Pour Louis Novic, l’idée – fausse – que le vaccin est inefficace contre le variant Delta doit être combattue (en réalité, deux doses de vaccin protègent à plus de 90 % contre le risque d’hospitalisation, même du variant Delta). « A chaque nouveau variant, on s’alarme en disant qu’on ne sait pas si le vaccin est efficace, avant de découvrir que si. Résultat : beaucoup ne retiennent que la première information, alors que c’est la seconde qu’il faut marteler », se désespère-t-il.

Hélène Rossinot est plus sceptique sur l’utilité de pousser des informations toujours plus pointues et complexes : « Je pense que les Français souffrent surtout d’une grande lassitude. Je ressens plutôt un gros décrochage dans l’intérêt, plus qu’une mauvaise compréhension des faits ».

Personnaliser la communication

Alors que faire, à part marteler le sentiment d’urgence et la nécessité d’une vaccination avant la rentrée ? Plus que les propos dits, c’est peut-être la forme qui doit changer. Et le support. Dans ce but, Hélène Rossinot produit par exemple des vidéos face caméra, afin de rendre le discours plus incarné et humain : « Il y a un besoin d’informations claires, précises et grand public. Il y a une envie de comprendre, mais une défiance envers les médias et les politiques, et parfois malheureusement envers les médecins aussi. Les gens cherchent des sources fiables d’information, on a besoin de faire cet effort. »

Toujours dans ce but, de nombreux médecins réclament d’avoir accès aux données de vaccination de leurs patients, afin de pouvoir en parler directement avec eux. Olivier Véran a confirmé ce mardi que cet accès serait possible prochainement, sans toutefois indiquer une date.

Un sursaut positif

De quoi changer la donne ? « On se tue à le répéter, si les gens ne vont pas au vaccin, il faut que nous – et le vaccin avec – aillions vers eux », assène Louis Novic. Ceux qui se vaccinent cette semaine devraient, entre les délais de la seconde dose et des deux semaines qui suivent pour obtenir l’immunité maximale, être considéré comme au mieux protégé à partir du 25 août seulement, soit pile avant la rentrée de septembre tant crainte sur le front sanitaire.

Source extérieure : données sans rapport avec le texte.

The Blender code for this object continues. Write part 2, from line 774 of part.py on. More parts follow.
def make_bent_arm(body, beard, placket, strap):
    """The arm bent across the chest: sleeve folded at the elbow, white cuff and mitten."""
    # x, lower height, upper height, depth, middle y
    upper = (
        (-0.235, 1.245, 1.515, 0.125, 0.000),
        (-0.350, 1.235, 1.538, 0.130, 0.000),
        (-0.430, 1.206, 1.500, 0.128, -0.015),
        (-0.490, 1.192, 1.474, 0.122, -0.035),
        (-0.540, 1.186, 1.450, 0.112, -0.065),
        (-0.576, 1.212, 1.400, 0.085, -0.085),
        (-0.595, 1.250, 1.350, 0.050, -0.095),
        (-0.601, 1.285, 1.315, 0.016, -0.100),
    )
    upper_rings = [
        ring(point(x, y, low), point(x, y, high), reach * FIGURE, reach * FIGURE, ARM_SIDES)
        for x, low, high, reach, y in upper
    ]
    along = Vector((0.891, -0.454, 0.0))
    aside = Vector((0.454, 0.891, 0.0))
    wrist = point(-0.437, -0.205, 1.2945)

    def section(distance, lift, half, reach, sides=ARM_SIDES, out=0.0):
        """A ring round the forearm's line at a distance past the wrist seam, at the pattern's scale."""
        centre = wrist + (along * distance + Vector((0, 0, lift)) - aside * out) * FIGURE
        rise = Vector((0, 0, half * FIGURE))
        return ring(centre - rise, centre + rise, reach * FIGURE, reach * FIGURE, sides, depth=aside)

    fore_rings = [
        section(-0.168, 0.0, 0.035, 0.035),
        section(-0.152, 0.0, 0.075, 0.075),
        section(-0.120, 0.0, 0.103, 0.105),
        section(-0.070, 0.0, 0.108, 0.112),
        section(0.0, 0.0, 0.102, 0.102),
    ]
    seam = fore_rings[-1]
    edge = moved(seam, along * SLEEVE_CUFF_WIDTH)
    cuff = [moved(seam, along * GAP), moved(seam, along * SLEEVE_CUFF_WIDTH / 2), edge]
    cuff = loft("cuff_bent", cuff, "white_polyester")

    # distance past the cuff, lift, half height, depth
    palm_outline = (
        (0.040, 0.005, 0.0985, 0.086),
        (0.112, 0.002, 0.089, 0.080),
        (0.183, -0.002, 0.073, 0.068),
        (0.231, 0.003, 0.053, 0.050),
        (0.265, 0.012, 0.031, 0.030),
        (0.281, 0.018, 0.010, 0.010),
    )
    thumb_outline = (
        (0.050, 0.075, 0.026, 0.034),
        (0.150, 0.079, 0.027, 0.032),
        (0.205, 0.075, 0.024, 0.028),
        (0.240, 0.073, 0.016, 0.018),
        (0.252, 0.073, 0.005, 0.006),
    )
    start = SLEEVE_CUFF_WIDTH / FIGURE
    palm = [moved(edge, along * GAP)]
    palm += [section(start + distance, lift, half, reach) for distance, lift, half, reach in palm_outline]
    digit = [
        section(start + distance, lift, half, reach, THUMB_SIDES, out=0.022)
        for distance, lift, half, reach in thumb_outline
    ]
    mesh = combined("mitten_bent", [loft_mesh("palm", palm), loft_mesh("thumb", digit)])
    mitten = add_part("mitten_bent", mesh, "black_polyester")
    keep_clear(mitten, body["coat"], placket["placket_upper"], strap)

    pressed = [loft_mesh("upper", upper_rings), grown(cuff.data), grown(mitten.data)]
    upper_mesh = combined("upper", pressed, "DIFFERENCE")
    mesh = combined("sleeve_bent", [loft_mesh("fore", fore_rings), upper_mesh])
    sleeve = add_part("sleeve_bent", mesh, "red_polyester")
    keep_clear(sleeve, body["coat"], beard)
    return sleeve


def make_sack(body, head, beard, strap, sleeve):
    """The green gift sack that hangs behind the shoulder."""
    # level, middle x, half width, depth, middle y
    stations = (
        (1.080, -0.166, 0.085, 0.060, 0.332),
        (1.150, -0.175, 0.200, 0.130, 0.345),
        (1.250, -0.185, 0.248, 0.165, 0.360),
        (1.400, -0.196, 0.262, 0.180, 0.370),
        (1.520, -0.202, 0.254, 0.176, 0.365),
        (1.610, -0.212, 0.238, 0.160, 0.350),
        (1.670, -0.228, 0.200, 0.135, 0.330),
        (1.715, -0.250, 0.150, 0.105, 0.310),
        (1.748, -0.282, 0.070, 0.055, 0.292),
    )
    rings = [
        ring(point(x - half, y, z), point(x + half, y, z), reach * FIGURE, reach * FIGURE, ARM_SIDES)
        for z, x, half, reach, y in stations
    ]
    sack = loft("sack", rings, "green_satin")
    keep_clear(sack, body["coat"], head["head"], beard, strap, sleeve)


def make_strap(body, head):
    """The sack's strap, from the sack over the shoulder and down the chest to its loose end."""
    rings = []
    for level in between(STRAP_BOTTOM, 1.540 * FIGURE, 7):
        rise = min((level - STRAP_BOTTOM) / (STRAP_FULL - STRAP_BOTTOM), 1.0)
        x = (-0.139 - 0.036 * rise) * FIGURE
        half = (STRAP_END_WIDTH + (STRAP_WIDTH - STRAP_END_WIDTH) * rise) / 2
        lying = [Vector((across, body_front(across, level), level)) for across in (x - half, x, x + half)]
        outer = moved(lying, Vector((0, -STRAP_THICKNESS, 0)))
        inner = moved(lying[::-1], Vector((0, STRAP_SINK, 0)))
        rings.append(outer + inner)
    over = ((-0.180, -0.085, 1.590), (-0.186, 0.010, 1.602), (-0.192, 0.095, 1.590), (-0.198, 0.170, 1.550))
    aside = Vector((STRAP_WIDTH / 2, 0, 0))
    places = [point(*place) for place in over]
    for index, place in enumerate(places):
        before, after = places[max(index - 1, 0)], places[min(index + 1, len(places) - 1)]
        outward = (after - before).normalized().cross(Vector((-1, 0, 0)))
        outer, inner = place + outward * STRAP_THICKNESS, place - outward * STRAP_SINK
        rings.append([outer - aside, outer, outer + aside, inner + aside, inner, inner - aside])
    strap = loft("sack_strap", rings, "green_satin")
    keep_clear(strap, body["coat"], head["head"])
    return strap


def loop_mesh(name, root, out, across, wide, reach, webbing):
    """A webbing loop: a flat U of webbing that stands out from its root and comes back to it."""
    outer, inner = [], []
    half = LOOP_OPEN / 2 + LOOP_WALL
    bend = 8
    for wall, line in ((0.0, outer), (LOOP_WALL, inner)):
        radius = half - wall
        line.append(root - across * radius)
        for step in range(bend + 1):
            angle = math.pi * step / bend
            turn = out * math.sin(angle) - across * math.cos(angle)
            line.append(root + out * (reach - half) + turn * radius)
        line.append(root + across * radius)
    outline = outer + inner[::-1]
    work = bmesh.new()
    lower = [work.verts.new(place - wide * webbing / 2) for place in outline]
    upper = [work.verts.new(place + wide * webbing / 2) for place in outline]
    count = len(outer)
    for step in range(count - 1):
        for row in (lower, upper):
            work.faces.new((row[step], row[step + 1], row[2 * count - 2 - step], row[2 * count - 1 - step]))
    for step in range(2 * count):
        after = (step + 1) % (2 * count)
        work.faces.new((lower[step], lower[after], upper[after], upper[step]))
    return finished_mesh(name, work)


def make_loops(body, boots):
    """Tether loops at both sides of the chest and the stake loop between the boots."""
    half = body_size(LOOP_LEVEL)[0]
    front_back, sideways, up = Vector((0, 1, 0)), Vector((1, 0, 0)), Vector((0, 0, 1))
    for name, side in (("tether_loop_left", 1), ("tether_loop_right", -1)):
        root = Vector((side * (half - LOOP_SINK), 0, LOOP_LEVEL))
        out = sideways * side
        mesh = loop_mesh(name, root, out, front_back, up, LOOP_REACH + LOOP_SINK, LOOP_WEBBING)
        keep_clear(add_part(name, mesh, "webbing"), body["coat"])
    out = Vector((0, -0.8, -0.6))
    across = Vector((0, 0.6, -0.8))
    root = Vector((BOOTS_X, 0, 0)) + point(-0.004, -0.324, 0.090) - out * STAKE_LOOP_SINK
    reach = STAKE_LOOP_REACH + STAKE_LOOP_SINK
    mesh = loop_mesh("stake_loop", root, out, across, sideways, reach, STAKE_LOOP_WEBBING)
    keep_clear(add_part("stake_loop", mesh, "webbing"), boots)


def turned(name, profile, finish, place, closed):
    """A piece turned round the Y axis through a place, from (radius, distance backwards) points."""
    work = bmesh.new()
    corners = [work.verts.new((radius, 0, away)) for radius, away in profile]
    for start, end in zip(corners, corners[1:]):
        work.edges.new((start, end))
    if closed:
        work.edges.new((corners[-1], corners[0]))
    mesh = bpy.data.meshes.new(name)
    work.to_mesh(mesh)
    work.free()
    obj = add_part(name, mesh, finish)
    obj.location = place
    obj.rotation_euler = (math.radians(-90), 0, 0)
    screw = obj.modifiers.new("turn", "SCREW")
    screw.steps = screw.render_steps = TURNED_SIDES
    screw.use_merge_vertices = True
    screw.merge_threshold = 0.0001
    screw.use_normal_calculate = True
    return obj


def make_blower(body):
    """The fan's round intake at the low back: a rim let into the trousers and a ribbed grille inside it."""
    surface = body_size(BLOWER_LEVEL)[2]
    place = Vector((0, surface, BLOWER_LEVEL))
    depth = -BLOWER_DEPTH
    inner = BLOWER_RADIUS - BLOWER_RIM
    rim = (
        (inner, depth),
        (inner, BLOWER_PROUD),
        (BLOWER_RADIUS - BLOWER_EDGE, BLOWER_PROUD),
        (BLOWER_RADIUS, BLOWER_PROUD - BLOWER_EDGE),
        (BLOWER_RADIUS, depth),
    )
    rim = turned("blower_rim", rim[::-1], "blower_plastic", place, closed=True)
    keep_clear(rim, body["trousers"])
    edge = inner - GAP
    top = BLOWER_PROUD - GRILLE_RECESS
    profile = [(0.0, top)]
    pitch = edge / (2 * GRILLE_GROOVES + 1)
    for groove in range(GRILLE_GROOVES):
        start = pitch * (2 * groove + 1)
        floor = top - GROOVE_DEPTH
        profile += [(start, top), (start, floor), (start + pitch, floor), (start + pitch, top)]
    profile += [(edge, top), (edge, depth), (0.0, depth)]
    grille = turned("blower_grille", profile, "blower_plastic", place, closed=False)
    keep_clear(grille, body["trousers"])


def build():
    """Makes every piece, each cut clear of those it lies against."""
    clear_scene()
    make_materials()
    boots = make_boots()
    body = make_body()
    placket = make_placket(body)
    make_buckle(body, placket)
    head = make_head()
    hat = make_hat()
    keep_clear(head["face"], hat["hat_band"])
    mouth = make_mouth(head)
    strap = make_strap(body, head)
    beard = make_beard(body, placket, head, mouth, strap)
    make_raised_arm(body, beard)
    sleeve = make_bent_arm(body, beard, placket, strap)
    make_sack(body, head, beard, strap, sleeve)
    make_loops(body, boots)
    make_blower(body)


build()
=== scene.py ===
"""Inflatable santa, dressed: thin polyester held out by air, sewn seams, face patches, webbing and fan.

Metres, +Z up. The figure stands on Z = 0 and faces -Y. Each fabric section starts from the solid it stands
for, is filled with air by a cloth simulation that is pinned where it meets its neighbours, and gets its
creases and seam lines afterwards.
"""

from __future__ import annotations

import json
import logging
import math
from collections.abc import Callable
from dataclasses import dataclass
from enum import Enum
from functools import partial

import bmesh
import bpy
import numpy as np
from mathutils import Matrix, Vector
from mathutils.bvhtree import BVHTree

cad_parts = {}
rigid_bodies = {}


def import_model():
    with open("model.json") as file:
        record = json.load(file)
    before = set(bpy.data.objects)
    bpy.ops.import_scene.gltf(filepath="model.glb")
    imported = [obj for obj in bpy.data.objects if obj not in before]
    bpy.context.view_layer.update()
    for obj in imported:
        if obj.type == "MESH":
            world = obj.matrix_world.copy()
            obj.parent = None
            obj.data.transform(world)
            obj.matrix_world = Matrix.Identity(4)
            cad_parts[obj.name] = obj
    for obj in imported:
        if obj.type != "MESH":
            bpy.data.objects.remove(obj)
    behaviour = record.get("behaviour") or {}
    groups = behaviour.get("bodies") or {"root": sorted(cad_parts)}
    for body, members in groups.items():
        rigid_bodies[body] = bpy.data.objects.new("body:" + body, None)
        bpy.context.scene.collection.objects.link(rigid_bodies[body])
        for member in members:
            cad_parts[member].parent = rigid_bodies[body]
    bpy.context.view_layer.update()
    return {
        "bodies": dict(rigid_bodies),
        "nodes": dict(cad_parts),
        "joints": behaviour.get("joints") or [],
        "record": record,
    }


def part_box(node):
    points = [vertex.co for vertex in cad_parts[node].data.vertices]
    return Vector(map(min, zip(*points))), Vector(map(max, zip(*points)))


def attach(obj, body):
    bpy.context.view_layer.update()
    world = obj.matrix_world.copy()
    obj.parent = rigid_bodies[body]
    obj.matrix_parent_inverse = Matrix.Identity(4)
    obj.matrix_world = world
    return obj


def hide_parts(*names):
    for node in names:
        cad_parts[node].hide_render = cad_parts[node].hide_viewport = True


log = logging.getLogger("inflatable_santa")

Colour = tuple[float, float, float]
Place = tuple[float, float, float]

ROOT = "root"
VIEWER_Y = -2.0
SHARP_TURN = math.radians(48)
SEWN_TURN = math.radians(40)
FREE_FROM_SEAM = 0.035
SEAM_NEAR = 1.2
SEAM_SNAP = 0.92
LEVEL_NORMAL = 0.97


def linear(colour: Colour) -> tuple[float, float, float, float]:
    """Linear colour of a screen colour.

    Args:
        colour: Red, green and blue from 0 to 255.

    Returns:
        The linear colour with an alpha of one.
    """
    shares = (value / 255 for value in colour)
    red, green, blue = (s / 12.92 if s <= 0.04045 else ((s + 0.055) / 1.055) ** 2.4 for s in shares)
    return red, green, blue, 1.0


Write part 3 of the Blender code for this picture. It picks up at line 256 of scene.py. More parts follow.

Tout n’est pas perdu, loin de là. Les injonctions à se faire vacciner qu’on entend depuis quelques jours semblent même porter un peu leur fruit. Olivier Véran a annoncé que cette semaine, les prises de premiers rendez-vous de vaccination repartaient à la hausse, entre + 10 à et 20 %, par rapport à la semaine précédente. Un sursaut à transformer en nette accélération.